Exactly the lines from the one with "length = wrapper_front_x - wrapper_rear_x" to the one with "bpy.data.objects.remove(obj)", both included, are to be printed again; leave out the rest.

___ DATA ROWS ___

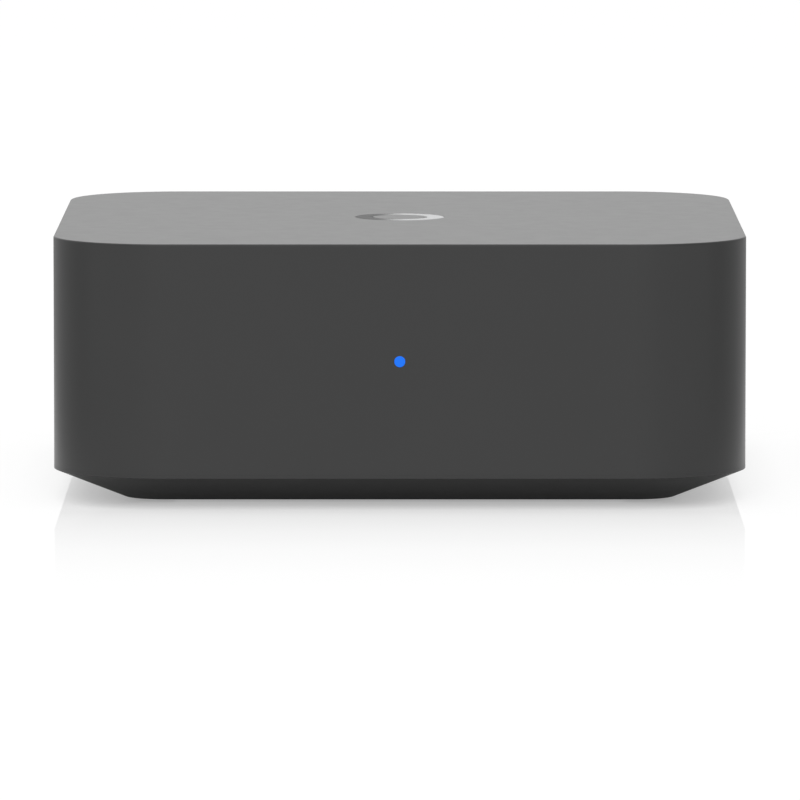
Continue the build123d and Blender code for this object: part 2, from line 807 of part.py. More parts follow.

___
___ DATA ROWS ___

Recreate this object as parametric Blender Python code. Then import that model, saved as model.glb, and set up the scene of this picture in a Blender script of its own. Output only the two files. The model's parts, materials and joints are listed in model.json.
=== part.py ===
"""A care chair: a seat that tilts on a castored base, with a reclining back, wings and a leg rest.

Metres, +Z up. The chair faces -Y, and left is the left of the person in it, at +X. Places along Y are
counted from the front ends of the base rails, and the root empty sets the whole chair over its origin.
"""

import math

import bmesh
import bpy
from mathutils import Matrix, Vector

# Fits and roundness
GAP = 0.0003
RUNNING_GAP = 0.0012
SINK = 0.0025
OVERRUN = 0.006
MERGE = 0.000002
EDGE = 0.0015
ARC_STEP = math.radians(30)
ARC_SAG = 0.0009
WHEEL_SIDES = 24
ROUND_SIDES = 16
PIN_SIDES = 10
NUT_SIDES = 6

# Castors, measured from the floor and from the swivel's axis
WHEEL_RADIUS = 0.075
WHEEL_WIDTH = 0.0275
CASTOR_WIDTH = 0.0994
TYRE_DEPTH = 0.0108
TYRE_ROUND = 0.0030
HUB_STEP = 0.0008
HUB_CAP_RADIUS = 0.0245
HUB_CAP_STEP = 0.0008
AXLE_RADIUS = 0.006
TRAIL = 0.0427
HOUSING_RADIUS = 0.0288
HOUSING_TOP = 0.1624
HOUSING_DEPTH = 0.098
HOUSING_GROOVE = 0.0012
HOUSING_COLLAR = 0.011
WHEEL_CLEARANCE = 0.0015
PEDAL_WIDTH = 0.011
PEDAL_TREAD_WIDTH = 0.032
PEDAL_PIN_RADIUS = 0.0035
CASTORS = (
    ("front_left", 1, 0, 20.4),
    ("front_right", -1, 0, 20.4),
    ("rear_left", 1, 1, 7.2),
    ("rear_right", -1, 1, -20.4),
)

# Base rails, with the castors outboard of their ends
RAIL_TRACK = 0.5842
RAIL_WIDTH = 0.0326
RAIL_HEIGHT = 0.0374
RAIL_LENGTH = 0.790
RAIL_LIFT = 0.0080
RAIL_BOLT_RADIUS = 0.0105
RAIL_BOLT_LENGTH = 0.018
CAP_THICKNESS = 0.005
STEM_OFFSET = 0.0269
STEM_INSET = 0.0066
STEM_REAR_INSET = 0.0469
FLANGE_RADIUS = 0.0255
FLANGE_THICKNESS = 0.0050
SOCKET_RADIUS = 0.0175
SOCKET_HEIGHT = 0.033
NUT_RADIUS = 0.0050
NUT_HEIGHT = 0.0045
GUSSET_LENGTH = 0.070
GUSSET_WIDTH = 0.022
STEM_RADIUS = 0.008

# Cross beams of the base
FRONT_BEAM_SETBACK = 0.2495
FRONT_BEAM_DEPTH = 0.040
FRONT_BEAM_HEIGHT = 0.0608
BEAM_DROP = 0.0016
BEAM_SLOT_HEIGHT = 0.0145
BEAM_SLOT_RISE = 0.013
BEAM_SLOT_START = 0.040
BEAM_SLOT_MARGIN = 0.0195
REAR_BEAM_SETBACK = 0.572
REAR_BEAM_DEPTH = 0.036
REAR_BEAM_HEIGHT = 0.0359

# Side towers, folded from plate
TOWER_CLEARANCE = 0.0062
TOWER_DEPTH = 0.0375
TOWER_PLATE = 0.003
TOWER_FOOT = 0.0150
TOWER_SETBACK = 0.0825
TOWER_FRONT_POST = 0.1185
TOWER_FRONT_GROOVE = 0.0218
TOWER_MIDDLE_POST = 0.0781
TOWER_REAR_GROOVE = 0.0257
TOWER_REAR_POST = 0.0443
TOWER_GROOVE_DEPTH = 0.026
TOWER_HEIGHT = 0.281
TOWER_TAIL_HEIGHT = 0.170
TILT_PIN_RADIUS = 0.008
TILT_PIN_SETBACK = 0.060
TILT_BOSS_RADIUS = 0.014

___
___ DATA ROWS ___

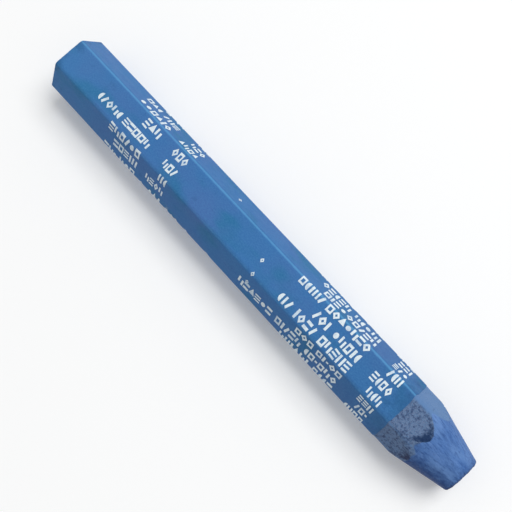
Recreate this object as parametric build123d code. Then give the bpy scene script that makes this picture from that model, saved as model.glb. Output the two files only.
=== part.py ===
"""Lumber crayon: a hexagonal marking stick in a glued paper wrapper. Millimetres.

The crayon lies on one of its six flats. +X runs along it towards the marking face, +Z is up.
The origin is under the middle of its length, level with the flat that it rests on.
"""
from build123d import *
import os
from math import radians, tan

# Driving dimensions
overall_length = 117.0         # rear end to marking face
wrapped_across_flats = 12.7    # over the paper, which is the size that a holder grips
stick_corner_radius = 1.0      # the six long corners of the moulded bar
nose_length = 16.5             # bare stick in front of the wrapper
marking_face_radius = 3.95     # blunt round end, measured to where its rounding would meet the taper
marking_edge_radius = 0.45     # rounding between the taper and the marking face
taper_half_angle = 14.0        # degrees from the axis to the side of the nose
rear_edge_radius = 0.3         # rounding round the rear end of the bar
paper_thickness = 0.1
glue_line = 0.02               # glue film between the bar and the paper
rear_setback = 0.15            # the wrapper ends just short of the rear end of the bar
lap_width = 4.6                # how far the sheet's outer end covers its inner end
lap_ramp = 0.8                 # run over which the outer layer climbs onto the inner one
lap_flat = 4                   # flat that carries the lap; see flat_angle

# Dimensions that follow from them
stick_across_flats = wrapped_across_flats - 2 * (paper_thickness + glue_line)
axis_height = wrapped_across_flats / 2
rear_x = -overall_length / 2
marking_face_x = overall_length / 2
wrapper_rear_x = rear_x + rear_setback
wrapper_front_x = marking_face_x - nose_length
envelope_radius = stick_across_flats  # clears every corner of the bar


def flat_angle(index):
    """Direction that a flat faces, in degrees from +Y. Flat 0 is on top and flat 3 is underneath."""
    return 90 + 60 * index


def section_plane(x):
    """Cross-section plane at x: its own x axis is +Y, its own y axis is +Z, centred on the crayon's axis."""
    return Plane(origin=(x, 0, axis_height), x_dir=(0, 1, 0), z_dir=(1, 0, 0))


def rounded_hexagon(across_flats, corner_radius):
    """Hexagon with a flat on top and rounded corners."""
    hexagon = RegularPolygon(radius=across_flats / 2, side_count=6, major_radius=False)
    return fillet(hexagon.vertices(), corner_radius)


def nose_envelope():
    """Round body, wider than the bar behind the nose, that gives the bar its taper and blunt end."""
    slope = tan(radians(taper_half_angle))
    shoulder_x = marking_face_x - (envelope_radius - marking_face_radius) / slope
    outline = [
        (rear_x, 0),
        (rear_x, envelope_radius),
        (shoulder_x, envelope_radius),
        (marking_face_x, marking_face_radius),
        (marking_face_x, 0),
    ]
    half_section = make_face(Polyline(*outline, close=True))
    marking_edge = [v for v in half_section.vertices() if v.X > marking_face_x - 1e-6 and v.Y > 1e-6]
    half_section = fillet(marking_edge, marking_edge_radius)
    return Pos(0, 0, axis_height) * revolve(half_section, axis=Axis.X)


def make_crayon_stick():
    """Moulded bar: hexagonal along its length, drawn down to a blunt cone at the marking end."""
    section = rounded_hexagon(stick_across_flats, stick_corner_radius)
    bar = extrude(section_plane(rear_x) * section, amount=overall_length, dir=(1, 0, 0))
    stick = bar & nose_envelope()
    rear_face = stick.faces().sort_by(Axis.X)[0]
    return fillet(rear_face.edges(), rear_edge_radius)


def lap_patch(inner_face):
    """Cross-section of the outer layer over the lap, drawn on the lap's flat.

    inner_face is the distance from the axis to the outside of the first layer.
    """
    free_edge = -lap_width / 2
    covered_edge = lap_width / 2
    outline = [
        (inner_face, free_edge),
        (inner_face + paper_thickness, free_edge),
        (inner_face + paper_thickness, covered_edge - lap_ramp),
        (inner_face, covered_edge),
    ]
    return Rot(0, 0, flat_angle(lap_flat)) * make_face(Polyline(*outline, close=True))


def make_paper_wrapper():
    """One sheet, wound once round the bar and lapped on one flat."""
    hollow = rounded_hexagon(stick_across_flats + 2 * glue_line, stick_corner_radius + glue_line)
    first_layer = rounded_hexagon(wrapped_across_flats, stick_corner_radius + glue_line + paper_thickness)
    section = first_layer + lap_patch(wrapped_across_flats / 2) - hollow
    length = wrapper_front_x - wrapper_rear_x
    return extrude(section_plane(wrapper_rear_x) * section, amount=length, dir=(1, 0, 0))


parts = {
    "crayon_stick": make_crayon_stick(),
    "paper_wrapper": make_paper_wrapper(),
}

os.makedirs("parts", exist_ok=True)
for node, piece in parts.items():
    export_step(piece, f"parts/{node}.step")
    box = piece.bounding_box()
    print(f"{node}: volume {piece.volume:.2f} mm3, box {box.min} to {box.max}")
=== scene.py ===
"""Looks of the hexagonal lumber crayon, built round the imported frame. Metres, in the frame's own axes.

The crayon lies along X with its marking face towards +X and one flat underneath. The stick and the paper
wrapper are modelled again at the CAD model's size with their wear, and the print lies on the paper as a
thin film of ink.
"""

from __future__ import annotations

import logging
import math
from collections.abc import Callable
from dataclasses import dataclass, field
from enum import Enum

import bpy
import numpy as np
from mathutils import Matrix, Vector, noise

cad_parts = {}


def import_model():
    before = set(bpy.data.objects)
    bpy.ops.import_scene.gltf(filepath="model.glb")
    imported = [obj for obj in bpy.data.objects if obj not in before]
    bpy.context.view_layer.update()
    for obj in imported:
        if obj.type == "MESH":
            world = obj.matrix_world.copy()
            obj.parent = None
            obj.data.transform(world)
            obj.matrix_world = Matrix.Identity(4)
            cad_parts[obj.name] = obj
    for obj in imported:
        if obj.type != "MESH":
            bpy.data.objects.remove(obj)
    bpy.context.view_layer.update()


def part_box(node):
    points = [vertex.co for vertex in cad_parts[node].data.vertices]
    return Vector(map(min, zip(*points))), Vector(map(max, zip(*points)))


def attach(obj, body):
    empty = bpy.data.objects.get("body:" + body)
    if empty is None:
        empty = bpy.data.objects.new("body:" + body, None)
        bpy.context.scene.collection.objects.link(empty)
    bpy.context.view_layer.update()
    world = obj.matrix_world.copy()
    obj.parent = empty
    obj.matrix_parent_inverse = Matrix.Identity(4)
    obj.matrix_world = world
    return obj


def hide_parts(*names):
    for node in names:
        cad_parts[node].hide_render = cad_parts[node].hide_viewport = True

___

▶ WRITTEN REPLY
    length = wrapper_front_x - wrapper_rear_x
    return extrude(section_plane(wrapper_rear_x) * section, amount=length, dir=(1, 0, 0))


parts = {
    "crayon_stick": make_crayon_stick(),
    "paper_wrapper": make_paper_wrapper(),
}

os.makedirs("parts", exist_ok=True)
for node, piece in parts.items():
    export_step(piece, f"parts/{node}.step")
    box = piece.bounding_box()
    print(f"{node}: volume {piece.volume:.2f} mm3, box {box.min} to {box.max}")
=== scene.py ===
"""Looks of the hexagonal lumber crayon, built round the imported frame. Metres, in the frame's own axes.

The crayon lies along X with its marking face towards +X and one flat underneath. The stick and the paper
wrapper are modelled again at the CAD model's size with their wear, and the print lies on the paper as a
thin film of ink.
"""

from __future__ import annotations

import logging
import math
from collections.abc import Callable
from dataclasses import dataclass, field
from enum import Enum

import bpy
import numpy as np
from mathutils import Matrix, Vector, noise

cad_parts = {}


def import_model():
    before = set(bpy.data.objects)
    bpy.ops.import_scene.gltf(filepath="model.glb")
    imported = [obj for obj in bpy.data.objects if obj not in before]
    bpy.context.view_layer.update()
    for obj in imported:
        if obj.type == "MESH":
            world = obj.matrix_world.copy()
            obj.parent = None
            obj.data.transform(world)
            obj.matrix_world = Matrix.Identity(4)
            cad_parts[obj.name] = obj
    for obj in imported:
        if obj.type != "MESH":
            bpy.data.objects.remove(obj)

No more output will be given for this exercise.